Скрябиным Пастернак восхищался чуть ли не взахлёб:
"Боже, что это была за музыка! Её всю переполняло содержание, до безумия новое, объявившее непримиримую войну всему одряхлевшему, уже увенчанному лаврами. Трагичность и озорная лёгкость здесь вступила в заговор против чванной сытости вкусов, обжитых кресел Благородного собрания во главе с меломаном, маленьким Трубецким в кавалерийском мундире стоявшего в Москве Сумского полка и против всего “танеевского школярства”".
Александр Николаевич Скрябин (1871-1915) – русский композитор и пианист.
Сергей Иванович Танеев (1856-1915) – русский композитор, пианист и учёный-музыковед.
Князь Николай Петрович Трубецкой (1828-1900) – один из учредителей Московской консерватории, музыковед.
Близость дат смерти двух композиторов не случайна.
А.Н. Скрябин умер 14 (27) апреля от заражения крови, полученного из-за неудачно выдавленного фурункула возле носа.
С.И. Танеев пришёл на похороны Скрябина сильно простуженным, усилил свою простуду до пневмонии, которую тогда лечить не умели, и скончался 6(19) июня.
Рассказывают, что после смерти Скрябина мамаши Москвы и Петербурга ещё много лет впадали в истерику, если заставали своих сыночков за выдавливанием юношеских угрей и прыщей.
О творчестве Шопена Пастернак говорил более сдержанно:
"Шопен – реалист не в меньшей мере, чем Лев Толстой, который его так обожал, и как-то раз признался маме [Розалия Исидоровна была очень хорошей пианисткой], что для него весь мир делится на Chopin и всех других композиторов. И в самом деле, что отличает Шопена от его современников и предшественников? Конечно же, не сходство с ними, а сходство с натурой, с которой он писал, вернее, которую он познавал в своём предельно личном, а потому предельно реалистическом соприкосновении с жизнью".


Оценка Маяковского

Николай Вильмонт однажды разговаривал с Пастернаком о стихотворениях Маяковского и высказался об отношении Бориса Леонидовича к его творчеству:
"Вы в большей степени видите в них произведения поэта, чем произведения поэзии".
Пастернак сразу же согласился:
"Это очень точно. Именно так.
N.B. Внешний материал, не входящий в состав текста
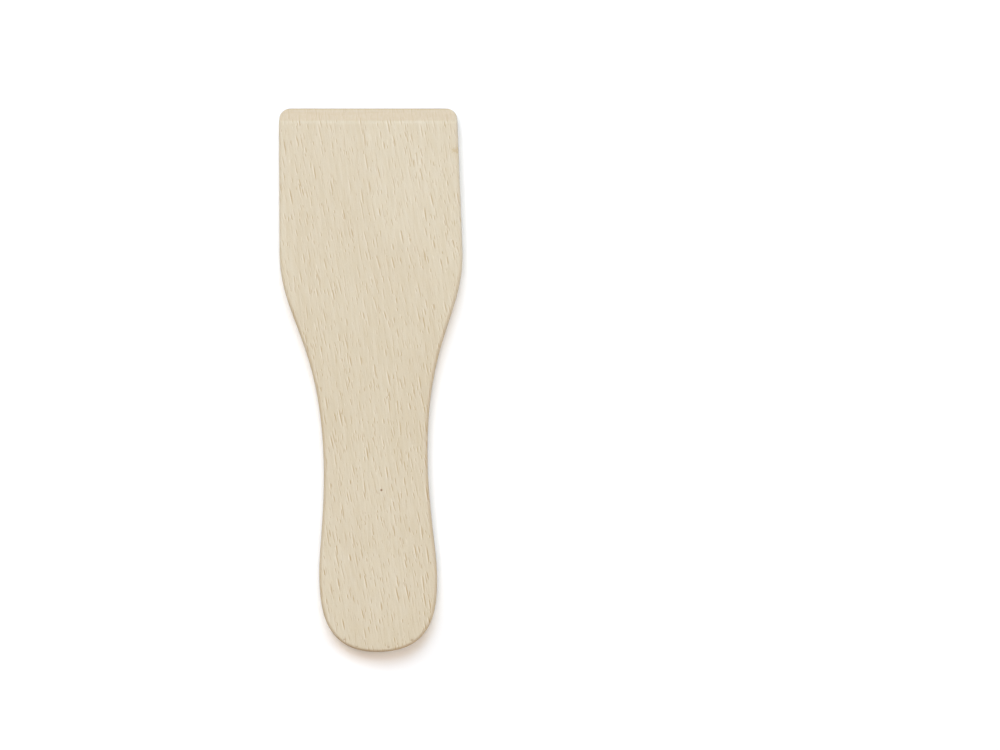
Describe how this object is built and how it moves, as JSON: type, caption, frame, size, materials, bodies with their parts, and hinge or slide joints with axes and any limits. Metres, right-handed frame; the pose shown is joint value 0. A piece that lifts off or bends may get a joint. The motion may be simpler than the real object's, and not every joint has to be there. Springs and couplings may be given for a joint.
{
  "type": "clay modeling tool",
  "caption": "Flat beech spatula for smoothing and cutting clay: a wide blade with a bevelled working edge, a waist and a rounded palm end.",
  "frame": {"origin": "in the flat back face, under the middle of the tool's bounding box", "axes": "+Z out of the front face, +Y along the tool from the butt to the working edge, +X across the blade to the right when the front is seen with the working edge at the top"},
  "size_m": [0.0438, 0.1308, 0.005],
  "materials": {
    "beech": "fine-sanded pale beech, unvarnished"
  },
  "bodies": {
    "root": {"beech_spatula": "beech"}
  },
  "joints": []
}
И это потому, что его поэзия, такая настоящая, выросшая до размеров “il gigante” Микеланджело и по праву занявшая первое место на европейском чемпионате поэзии, всё же остаётся русской провинцией, чем-то гениально-доморощенным. Как это он не сбросит с себя всех этих осипов бриков и кручёных, которые консервируют его недостатки себе на праздную забаву! Его петровская дубинка стучит по тротуарам первопрестольной, не зная истинного своего применения".
Николай Николаевич Вильмонт (1901-1986) – литературовед и переводчик.

Чтец

Борис Леонидович очень любил читать своим домашним, а иногда и гостям, Пушкина, особенно отрывки из его поэм: из “Медного всадника”, “Цыган”, “Графа Нулина” (его всегда от первой до последней строчки и с большим юмором – гораздо лучше, чем Яхонтов), но чаще всего из “Полтавы”.
Доходя до любимейших мест, он прерывал чтение и заранее разъяснял слушателям чудесные свойства отрывка.